To equip developers with the basics, Hussain runs an online training course that does a great job of answering the question – what is sustainable software engineering? In just 33 mins, participants receive a whistle-stop tour of all eight core principles that underpin this emerging discipline. Hussain is committed to the cause and is keen for others to endorse the principles of sustainable software engineering too. To understand what’s driving such initiatives, it’s worth considering how much energy software applications can consume. And an example on many people’s minds is artificial intelligence (AI).

Understanding AI emissions

In 2019, researchers in the US published energy and policy considerations for deep learning in natural language processing [PDF]. Deep learning is a powerful tool for generalizing data and has led to a step-change in AI model performance. Making the headlines recently has been impressive AI-rendered digital art generated by just a few keywords prompts. Voice technology is also coming along leaps and bounds, and there’s the captivating topic of deepfakes to consider too. But the rewards of deep learning only come when you have many layers of neural networks – hence the name. And that adds up to a lot of processing. GPT-3, the latest in a series of natural language models, has 175 billion parameters.

The US study considered simpler natural language models, including GPT-2 (which has two orders of magnitude fewer parameters than its successor GPT-3), and found that even these smaller versions still had large carbon footprints.

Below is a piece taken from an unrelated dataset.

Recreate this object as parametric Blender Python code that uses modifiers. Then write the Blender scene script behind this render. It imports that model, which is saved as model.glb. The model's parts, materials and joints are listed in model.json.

The carbon dioxide emissions associated with training a natural language processing model can run to 6 digits, which – to put this figure into perspective – is similar to running five average American cars. And this includes a lifetime’s worth of fuel and the emissions associated with building the cars in the first place.

Green power and ASICs

Datacenter providers may argue that their facilities are powered using renewables, but even green power sources still need to be topped up from the grid – for example, when there’s no wind or little sun in the sky. And there are some great visualizations such as Electricity Maps that provide a live feed of the energy mix country by country. It is true to say that hardware improvements do make an impact on the researchers’ calculations, which the team acknowledges. Tensor processing units (TPUs) – custom-developed application-specific integrated circuits (ASICs) designed to run common machine learning operations – are becoming more common. And these chips are more cost-efficient compared with GPUs for accelerating certain models.

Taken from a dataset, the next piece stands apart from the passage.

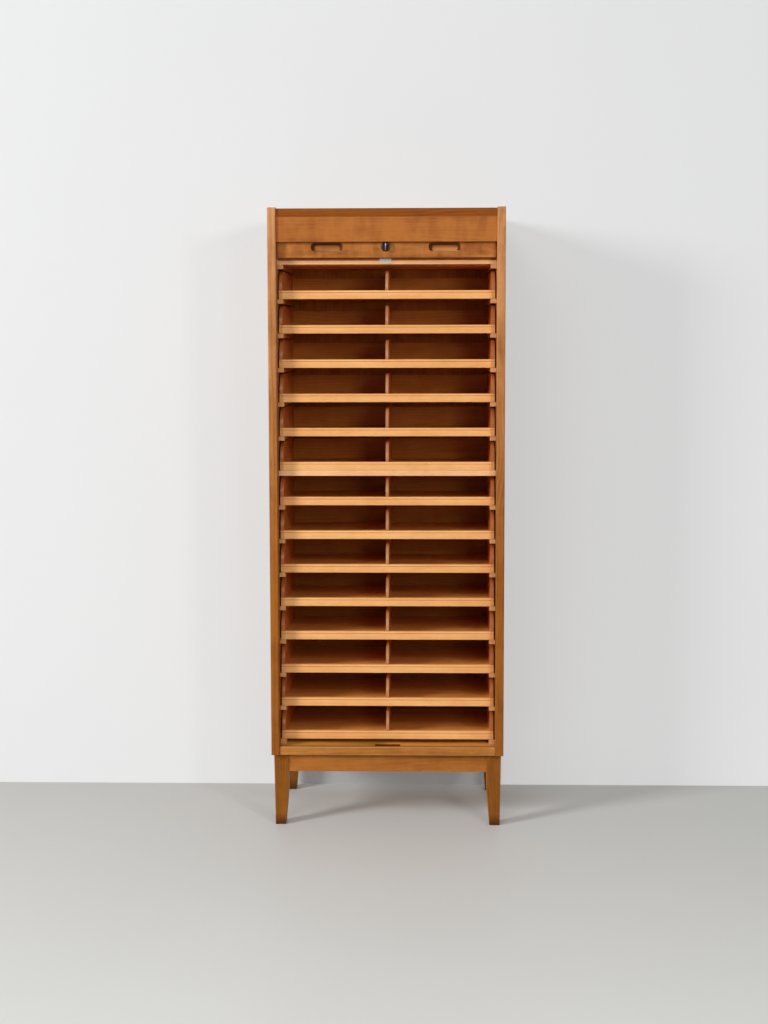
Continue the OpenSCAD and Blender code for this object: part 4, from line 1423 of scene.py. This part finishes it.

But even using TPUs, AI developers still run into the issue of diminishing returns. Pushing models toward higher performance scores takes more and more compute time for just a fraction of the rewards gained earlier in the training cycle. From a sustainable software engineering perspective, this scenario could be managed through so-called ‘demand shaping’. If the code were carbon-aware then the model training rate could be matched to the availability of renewable power. We’ve become used to online meetings that dial audio and video quality up and down based on available bandwidth, and there’s no reason why training AI models couldn’t follow suit.

Timing is everything

Hussain emphasizes the merits of keeping an eye on carbon intensity – the impact of the current electricity mix on emissions. Numbers drop when renewables use is high and rise when coal and gas are topping up the grid. Getting the timing right means that users can reduce the environmental burden of their applications without changing a single line of code.

This concept doesn’t just apply to computers of course. And firms such as Equiwatt are working with energy companies to encourage consumers to be selective about when they run appliances. In Equiwatt’s case, the company has a downloadable app that alerts users when electricity consumption peaks. The intention of the alerts is to encourage recipients to switch off any non-essential equipment. And to sweeten the deal, users get points that they can exchange for various goods and services.

It’s an interesting business model and energy companies seem willing to pay tech firms to come up with solutions for burning less gas and coal. Certainly having information at your fingertips is a sign of progress and if there’s one thing that tech firms do well, it’s data.